-- Task brief --
Output, please, exactly those lines of the listing that come before the line with "from typing import NamedTuple", along with that line itself.

-- Supplied data --
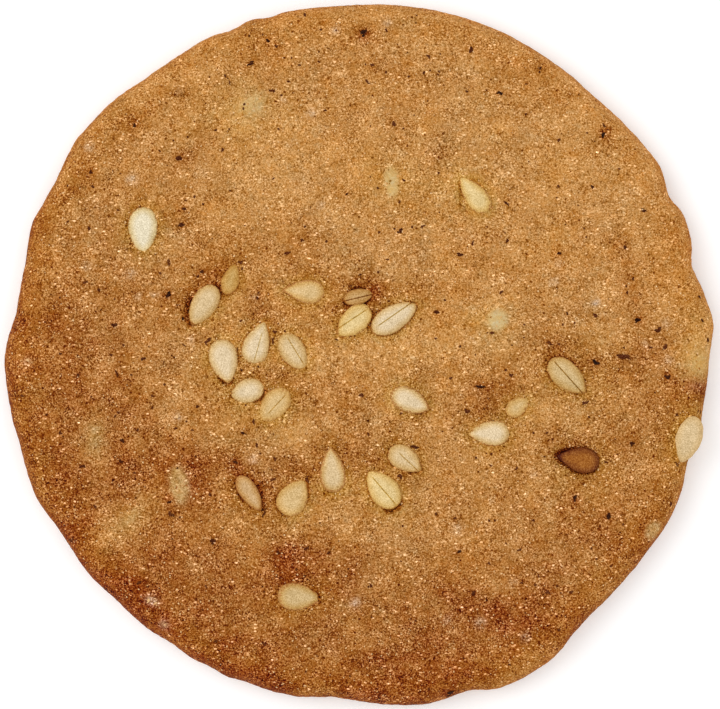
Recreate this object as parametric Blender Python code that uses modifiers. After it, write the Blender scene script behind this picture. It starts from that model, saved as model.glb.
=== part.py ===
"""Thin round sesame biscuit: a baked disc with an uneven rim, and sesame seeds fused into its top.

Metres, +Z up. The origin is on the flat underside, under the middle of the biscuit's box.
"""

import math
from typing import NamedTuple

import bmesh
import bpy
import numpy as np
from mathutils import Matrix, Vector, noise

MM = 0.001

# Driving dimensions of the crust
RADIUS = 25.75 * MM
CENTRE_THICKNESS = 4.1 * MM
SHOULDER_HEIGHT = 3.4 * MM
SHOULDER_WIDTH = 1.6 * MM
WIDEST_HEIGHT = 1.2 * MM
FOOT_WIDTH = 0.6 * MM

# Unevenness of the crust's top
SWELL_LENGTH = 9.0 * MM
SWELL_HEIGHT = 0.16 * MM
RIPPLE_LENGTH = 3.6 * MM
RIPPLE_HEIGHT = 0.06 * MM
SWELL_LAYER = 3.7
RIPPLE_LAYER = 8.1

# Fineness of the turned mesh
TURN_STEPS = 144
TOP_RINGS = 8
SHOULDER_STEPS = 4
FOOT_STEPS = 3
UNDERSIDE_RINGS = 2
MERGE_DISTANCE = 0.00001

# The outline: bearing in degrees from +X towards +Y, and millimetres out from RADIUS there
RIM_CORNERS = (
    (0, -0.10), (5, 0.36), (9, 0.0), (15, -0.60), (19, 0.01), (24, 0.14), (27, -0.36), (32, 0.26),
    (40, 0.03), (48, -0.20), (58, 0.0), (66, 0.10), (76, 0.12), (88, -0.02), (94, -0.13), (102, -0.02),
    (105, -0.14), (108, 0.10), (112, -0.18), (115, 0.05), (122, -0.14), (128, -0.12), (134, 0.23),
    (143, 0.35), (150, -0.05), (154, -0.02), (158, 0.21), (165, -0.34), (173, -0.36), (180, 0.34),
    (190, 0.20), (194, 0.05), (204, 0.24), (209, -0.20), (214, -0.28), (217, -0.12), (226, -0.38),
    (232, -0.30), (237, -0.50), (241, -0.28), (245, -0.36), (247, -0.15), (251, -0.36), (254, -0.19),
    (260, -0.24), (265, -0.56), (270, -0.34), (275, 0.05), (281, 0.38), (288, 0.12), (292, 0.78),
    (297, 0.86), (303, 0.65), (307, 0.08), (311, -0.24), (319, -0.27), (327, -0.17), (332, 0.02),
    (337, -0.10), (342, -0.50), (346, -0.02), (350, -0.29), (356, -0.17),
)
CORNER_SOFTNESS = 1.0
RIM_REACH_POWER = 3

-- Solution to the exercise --
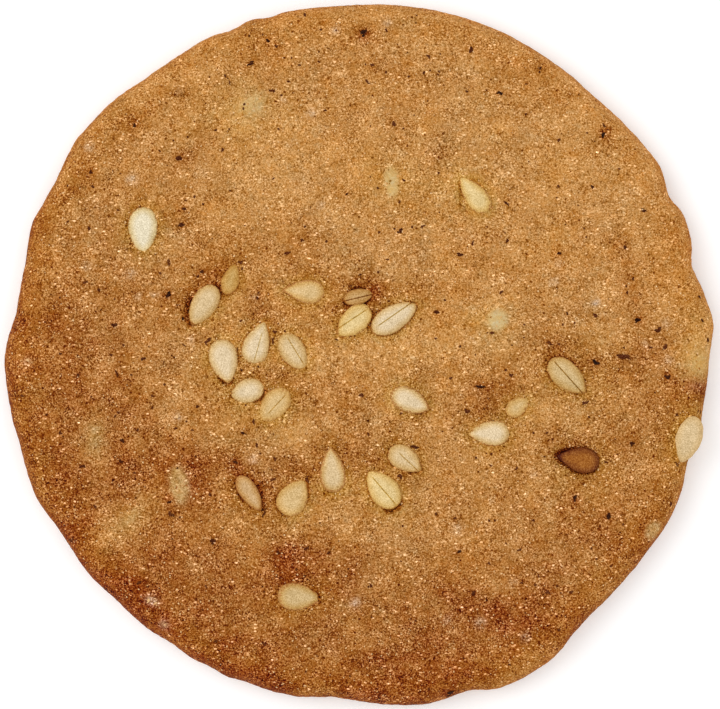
Recreate this object as parametric Blender Python code that uses modifiers. After it, write the Blender scene script behind this picture. It starts from that model, saved as model.glb.
=== part.py ===
"""Thin round sesame biscuit: a baked disc with an uneven rim, and sesame seeds fused into its top.

Metres, +Z up. The origin is on the flat underside, under the middle of the biscuit's box.
"""

import math
from typing import NamedTuple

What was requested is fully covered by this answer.